Don Ryan - AP
Homeowners and demonstrators gather in front of a home where the owner was given an eviction notice in Portland, Ore., on Tuesday. "We'll treat them all as trespassers," Portland police spokesman Sgt. Pete Simpson said of anyone squatting in a home.
SEATTLE -- The Occupy Wall Street protests are moving into the neighborhood.
Finding it increasingly difficult to camp in public spaces, Occupy protesters across the country are reclaiming foreclosed homes and boarded-up properties, signaling a tactical shift for the movement against income inequality. Groups in more than 25 cities held protests Tuesday on behalf of homeowners facing evictions.
In Atlanta, protesters held a boisterous rally at a county courthouse and used whistles and sirens to disrupt an auction of seized houses. In New York, they marched through a residential neighborhood in Brooklyn carrying signs that read, "Foreclose on banks, not people." Los Angeles protesters rallied around a family of five who plans to reclaim the home they lost six months ago in foreclosure.
"It's pretty clear that the fight is against the banks, and the Occupy movement is about occupying spaces. So occupying a space that should belong to homeowners but belongs to the banks seems like the logical next step for the Occupy movement," said Jeff Ordower, one of the organizers of Occupy Homes.
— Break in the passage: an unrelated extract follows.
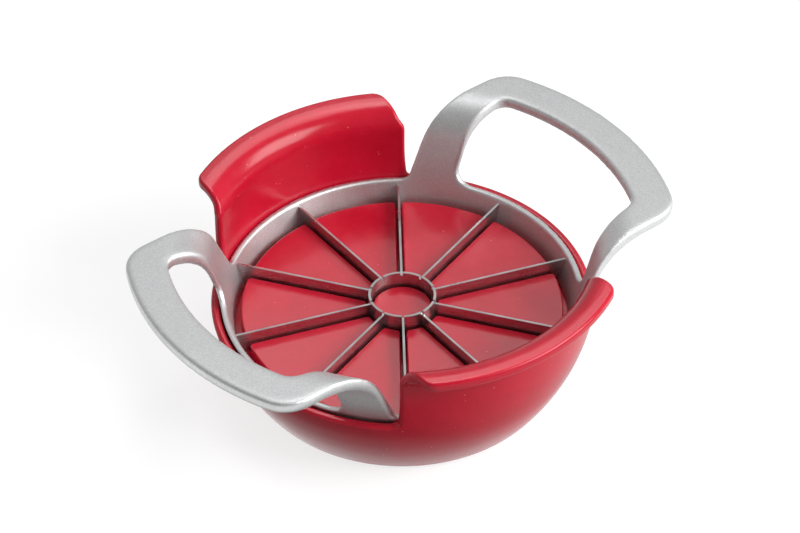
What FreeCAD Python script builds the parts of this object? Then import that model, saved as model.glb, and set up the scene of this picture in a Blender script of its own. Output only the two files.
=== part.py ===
import FreeCAD, Part
import math
import os
import Sketcher
from types import SimpleNamespace

# A hand-pressed fruit wedger: a cast frame with ten blades and a core ring
# sits down into a moulded bowl. Millimetres, +Z up, handles along X.
# The origin is the centre of the foot, on the table.

BLADES = 10
OUT = "parts"

# How far an outline that cuts runs past the face it opens, short and long
OVERSHOOT = 1.0
CLEAR = 10.0
# Lengths closer than this are equal, and faces that turn less meet smoothly
SAME = 0.01
SMOOTH_TURN = 0.3

# Driving sizes in millimetres, and one angle in degrees
SIZES = {
    # Bowl: heights
    "rim_height": 29.0,  # table to the rim in the handle notches
    "belly_height": 41.2,  # height where the belly arc turns upright
    "lip_rise": 27.4,  # top of the lips above the rim
    "ledge_drop": 10.0,  # seat of the frame below the rim
    "floor_thick": 3.0,  # floor under the seat
    "pad_height": 5.5,  # press pads above the seat
    "pad_skin": 2.4,  # top wall of a cored press pad
    # Bowl: radii and walls
    "wall_radius": 63.2,  # outer radius of the upright wall
    "belly_radius": 70.0,  # radius of the belly arc
    "wall_thick": 2.8,  # bowl wall
    "foot_width": 5.4,  # foot ring, before its outer edge is rounded
    "foot_round": 4.0,  # rounding of the foot's outer edge
    "lip_radius": 72.0,  # outer radius of the lips
    "lip_thick": 3.6,  # lip at its outer edge
    "lip_top_round": 8.5,  # roll from the inner wall onto the lip
    "lip_under_round": 5.0,  # hollow under the lip
    "lip_corner": 5.0,  # corners of a lip seen from above
    "lip_inset": 1.0,  # end of a lip, back from the end of its wall
    "shoulder_top": 1.0,  # top of the shoulder at a wall's end, below the lip
    "shoulder_drop": 2.5,  # height over which the shoulder draws in to the lip
    "shoulder_round": 3.0,  # bends of the shoulder
    "notch_round": 2.0,  # inside corners of the notches
    "bowl_edge": 1.15,  # rounding of the bowl's free edges
    "pad_corner_round": 1.2,  # upright corners of the press pads
    "pad_edge_round": 0.5,  # top edges of the press pads
    "rib_wall": 1.8,  # walls between the cored press pads
    # Cast frame
    "wall_lean": 16.0,  # lean of the frame's wall, degrees
    "ring_rise": 1.0,  # ring top above the bowl's rim
    "ring_wall": 2.0,  # ring wall, measured level
    "handle_rise": 27.9,  # top of the handles above the rim
    "handle_thick": 4.6,  # thickness of the handle bar
    "handle_top_round": 15.0,  # bend from the wall onto the handle, upper face
    "handle_under_round": 15.0,  # bend on the lower face
    "handle_reach": 89.0,  # centre to the end of a handle
    "handle_half": 44.8,  # half width of a handle
    "handle_corner": 12.0,  # outer corners of a handle
    "bar_width": 13.3,  # grip bar across a handle's end
    "leg_width": 11.1,  # legs of a handle
    "window_corner": 5.2,  # outer corners of the finger window
    "root_round": 2.0,  # outer roots of the legs, on the ring
    "window_root": 6.0,  # lower corners of the finger window
    "cast_edge": 0.4,  # rounding of the casting's edges
    "ring_edge": 0.5,  # rounding of the ring's lower edges
    # Blades and core ring
    "blade_thick": 0.7,  # blade strip
    "blade_height": 8.5,  # blade strip, edge to back
    "bevel_height": 2.0,  # ground bevel of a blade
    "edge_land": 0.1,  # width left at a cutting edge
    "tang_depth": 1.0,  # blade tang inside the ring wall
    "tab_height": 6.0,  # blade tab that enters the core ring
    "core_radius": 11.0,  # outer radius of the core ring
    "core_wall": 0.8,  # core ring wall
    "core_over": 1.0,  # core ring above the blades
    # Clearances
    "ring_gap": 0.4,  # bowl wall to the frame's ring
    "notch_gap": 2.0,  # handle leg to the side of a lobe
    "pad_gap": 1.6,  # press pads to the frame's ring
    "slot_gap": 0.7,  # blade to the sides of its slot in the pads
    "edge_gap": 1.0,  # cutting edge above the bottom of its slot
    "seat_gap": 0.05,  # blade to the sides of its seat
}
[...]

The events reflect the protesters' lingering frustration over the housing crisis that has sent millions of homes into foreclosure after the burst of the housing bubble that helped cripple the country's economy. Nearly a quarter of all U.S. homeowners with mortgages are now underwater, representing nearly 11 million homes, according to CoreLogic, a real estate research firm.
Protesters say that banks and financial firms own abandoned foreclosed houses that could be housing people.
Seattle has become a leader in the anti-foreclosure movement as protesters took over a formerly boarded-up duplex last month. They painted the bare wood sidings with green, black and red paint, and strung up a banner that says, "Occupy Everything - No Banks, No Landlords."
While arrests have already been made in a couple of squatting cases in Seattle and Portland, it remains to be seen how authorities will react to this latest tactic.
In Portland, police spokesman Sgt. Pete Simpson said he's aware that the movement called for people to occupy foreclosed homes, but he said it's difficult to distinguish between the people who would squat in homes as a political statement and those that do it for shelter.
"The vacant property issue is of concern in cities nationwide," Simpson said. "We'll treat them all as trespassers."
Seattle police spokesman Sgt. Sean Whitcomb said his department sees squatting in private properties as the same violation of trespassing Occupy Seattle made when it camped in a downtown park.
"We relied on education and outreach, rather than enforcing the law to the letter," he said.